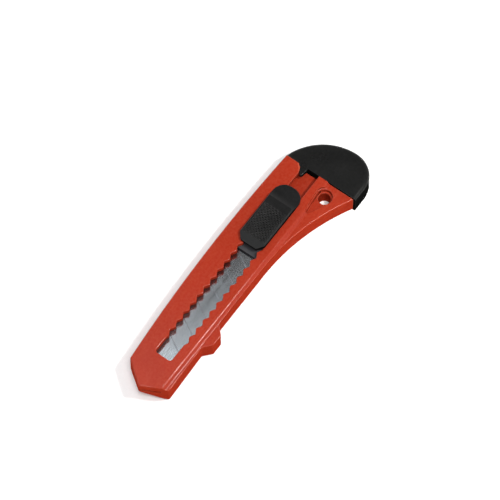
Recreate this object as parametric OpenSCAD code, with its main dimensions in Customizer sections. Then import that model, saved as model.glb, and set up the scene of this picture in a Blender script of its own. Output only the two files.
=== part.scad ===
// Snap-off utility knife with an 18 mm blade, moulded handle, thumb slider and pull-off end cap.
// X runs along the knife and points out of the nose, Y points to the cutting-edge side,
// Z points out of the slider face. The origin lies on the back face, on the slot's centre line.

/* [Handle] */
// Thickness of the handle from back face to plateau
handle_h = 11.3; // [10.5:0.1:13]
// Thickness of the flank beside the plateau, at the flare and the finger stop
flank_h = 10; // [9.8:0.1:10.2]
// Tip of the nose, in X and Y
nose_tip = [73, -0.2];
// Corner of the nose on the spine side
nose_spine = [64.5, -10.9];
// Corner of the nose on the cutting-edge side
nose_belly = [66.7, 11.6];
// X of the rear end, where the cap sits
rear_x = -54.4; // [-55:0.1:-54]
// Radius of the long curve of the spine
spine_r = 830; // [800:1:860]
// Top of that curve
spine_top = [-12, -14.6];
// X where the belly leaves its straight run and starts to flare
flare_x = -5; // [-7:0.5:-4]
// Distance of the belly from the centre line at that place, and just ahead of the finger stop
belly_y = 10.1; // [9.8:0.1:10.3]
belly_front_y = 10.8; // [10.5:0.1:11]
// Radius of the flare
flare_r = 104; // [98:1:108]
// Distance of the plateau's edge from the centre line, and width of its bevel
plateau_y = 8.9; // [8.6:0.1:9]
plateau_bevel = 1; // [0.8:0.1:1.1]
// Front and rear end of the finger stop, and its top
stop_front_x = 41.9; // [41:0.1:43]
stop_rear_x = 28.4; // [27:0.1:29]
stop_top_y = 14.3; // [13.5:0.1:14.5]
// Depth of the undercut below the tip of the nose
nose_undercut = 5.6; // [4:0.1:5.8]

/* [Slot and rack] */
// Front end of the slot
slot_front_x = 55.6; // [54.5:0.1:56]
// Half width of the slot where it has no teeth
slot_half_w = 4.2; // [4:0.05:4.5]
// Distance between two teeth
tooth_pitch = 5; // [5:0.1:5.2]
// Number of teeth on each edge
tooth_count = 15; // [10:1:15]
// Distance of the tooth tips and of the valleys from the centre line
tip_y = 3.7; // [3.6:0.05:3.8]
valley_y = 5.2; // [5:0.05:5.4]
// Length of a spine-side tooth's flank that faces the tail
long_flank = 2.6; // [2.4:0.1:2.8]
// How far the belly-side teeth lie ahead of the spine-side ones
belly_lead = 0.4; // [0.3:0.1:1]

/* [Blade] */
// Length, width and thickness
blade_l = 100; // [95:1:105]
blade_w = 18; // [17.5:0.1:18.2]
blade_t = 0.5; // [0.4:0.05:0.6]
// X of the blade's point, with the blade drawn back
blade_tip_x = 61.5; // [59:0.5:62]
// Distance of the blade's middle from the centre line
blade_y = -0.8; // [-0.9:0.05:-0.7]
// Distance between two score lines, and their number
segment = 10; // [9:0.5:11]
score_count = 7; // [5:1:7]
// Angle of the score lines to the cutting edge
score_angle = 60; // [55:1:65]
// Radius of the hole at the blade's rear end
blade_hole_r = 1.85; // [1.8:0.05:2.2]

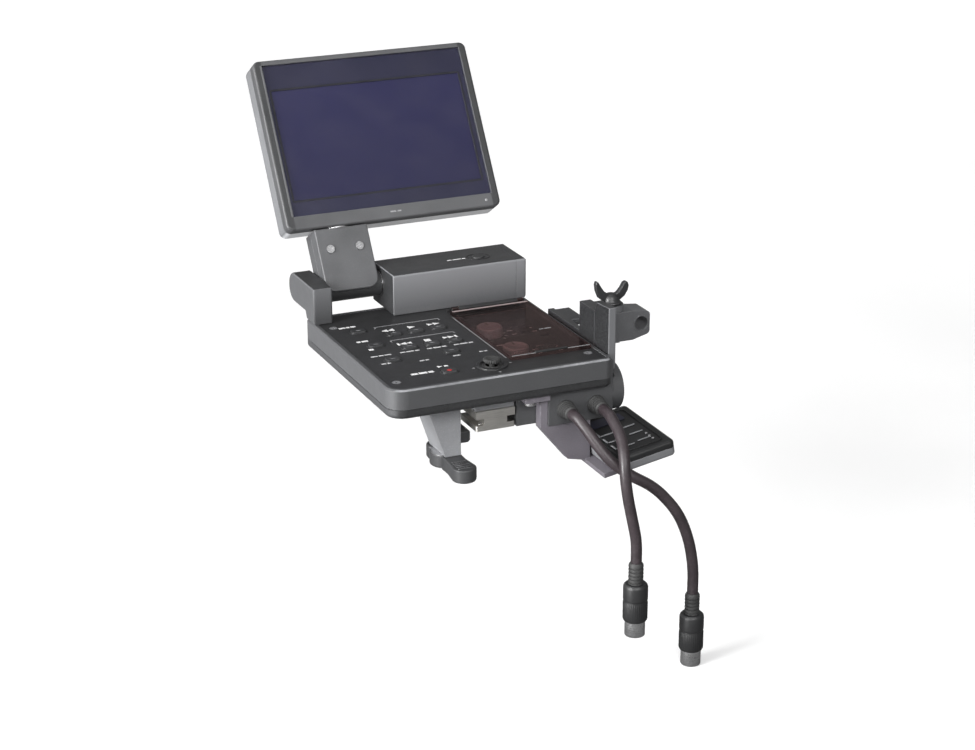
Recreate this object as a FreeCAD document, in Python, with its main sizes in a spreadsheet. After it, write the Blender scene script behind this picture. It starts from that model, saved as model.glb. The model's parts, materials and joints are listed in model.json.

◆ **PROMPT**:
Reproduce each record shown above without altering a single word.

◆ **SOLUTION BELOW**:
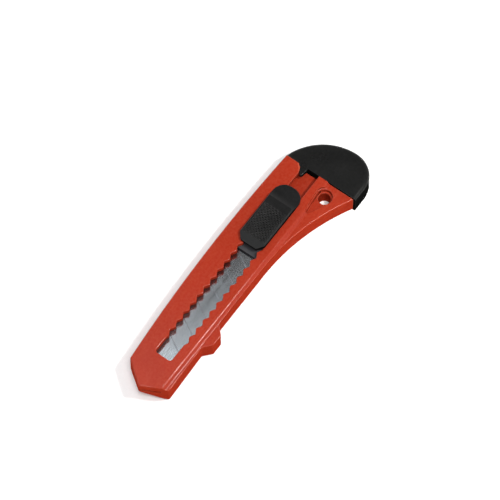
Recreate this object as parametric OpenSCAD code, with its main dimensions in Customizer sections. Then import that model, saved as model.glb, and set up the scene of this picture in a Blender script of its own. Output only the two files.
=== part.scad ===
// Snap-off utility knife with an 18 mm blade, moulded handle, thumb slider and pull-off end cap.
// X runs along the knife and points out of the nose, Y points to the cutting-edge side,
// Z points out of the slider face. The origin lies on the back face, on the slot's centre line.

/* [Handle] */
// Thickness of the handle from back face to plateau
handle_h = 11.3; // [10.5:0.1:13]
// Thickness of the flank beside the plateau, at the flare and the finger stop
flank_h = 10; // [9.8:0.1:10.2]
// Tip of the nose, in X and Y
nose_tip = [73, -0.2];
// Corner of the nose on the spine side
nose_spine = [64.5, -10.9];
// Corner of the nose on the cutting-edge side
nose_belly = [66.7, 11.6];
// X of the rear end, where the cap sits
rear_x = -54.4; // [-55:0.1:-54]
// Radius of the long curve of the spine
spine_r = 830; // [800:1:860]
// Top of that curve
spine_top = [-12, -14.6];
// X where the belly leaves its straight run and starts to flare
flare_x = -5; // [-7:0.5:-4]
// Distance of the belly from the centre line at that place, and just ahead of the finger stop
belly_y = 10.1; // [9.8:0.1:10.3]
belly_front_y = 10.8; // [10.5:0.1:11]
// Radius of the flare
flare_r = 104; // [98:1:108]
// Distance of the plateau's edge from the centre line, and width of its bevel
plateau_y = 8.9; // [8.6:0.1:9]
plateau_bevel = 1; // [0.8:0.1:1.1]
// Front and rear end of the finger stop, and its top
stop_front_x = 41.9; // [41:0.1:43]
stop_rear_x = 28.4; // [27:0.1:29]
stop_top_y = 14.3; // [13.5:0.1:14.5]
// Depth of the undercut below the tip of the nose
nose_undercut = 5.6; // [4:0.1:5.8]

/* [Slot and rack] */
// Front end of the slot
slot_front_x = 55.6; // [54.5:0.1:56]
// Half width of the slot where it has no teeth
slot_half_w = 4.2; // [4:0.05:4.5]
// Distance between two teeth
tooth_pitch = 5; // [5:0.1:5.2]
// Number of teeth on each edge
tooth_count = 15; // [10:1:15]
// Distance of the tooth tips and of the valleys from the centre line
tip_y = 3.7; // [3.6:0.05:3.8]
valley_y = 5.2; // [5:0.05:5.4]
// Length of a spine-side tooth's flank that faces the tail
long_flank = 2.6; // [2.4:0.1:2.8]
// How far the belly-side teeth lie ahead of the spine-side ones
belly_lead = 0.4; // [0.3:0.1:1]

/* [Blade] */
// Length, width and thickness
blade_l = 100; // [95:1:105]
blade_w = 18; // [17.5:0.1:18.2]
blade_t = 0.5; // [0.4:0.05:0.6]
// X of the blade's point, with the blade drawn back
blade_tip_x = 61.5; // [59:0.5:62]
// Distance of the blade's middle from the centre line
blade_y = -0.8; // [-0.9:0.05:-0.7]
// Distance between two score lines, and their number
segment = 10; // [9:0.5:11]
score_count = 7; // [5:1:7]
// Angle of the score lines to the cutting edge
score_angle = 60; // [55:1:65]
// Radius of the hole at the blade's rear end
blade_hole_r = 1.85; // [1.8:0.05:2.2]

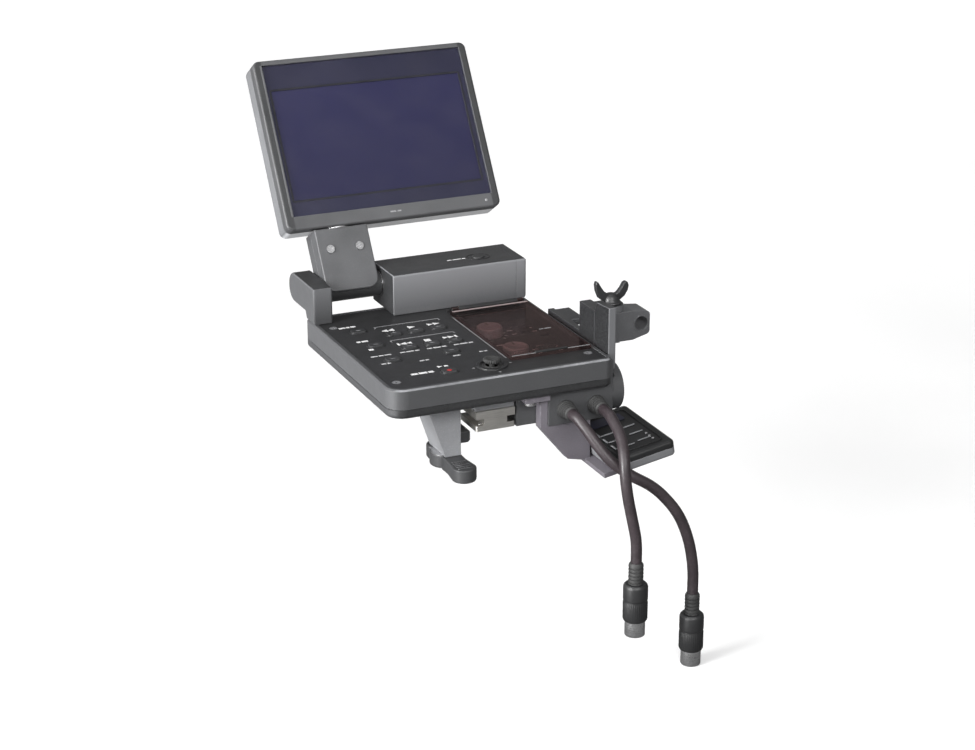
Recreate this object as a FreeCAD document, in Python, with its main sizes in a spreadsheet. After it, write the Blender scene script behind this picture. It starts from that model, saved as model.glb. The model's parts, materials and joints are listed in model.json.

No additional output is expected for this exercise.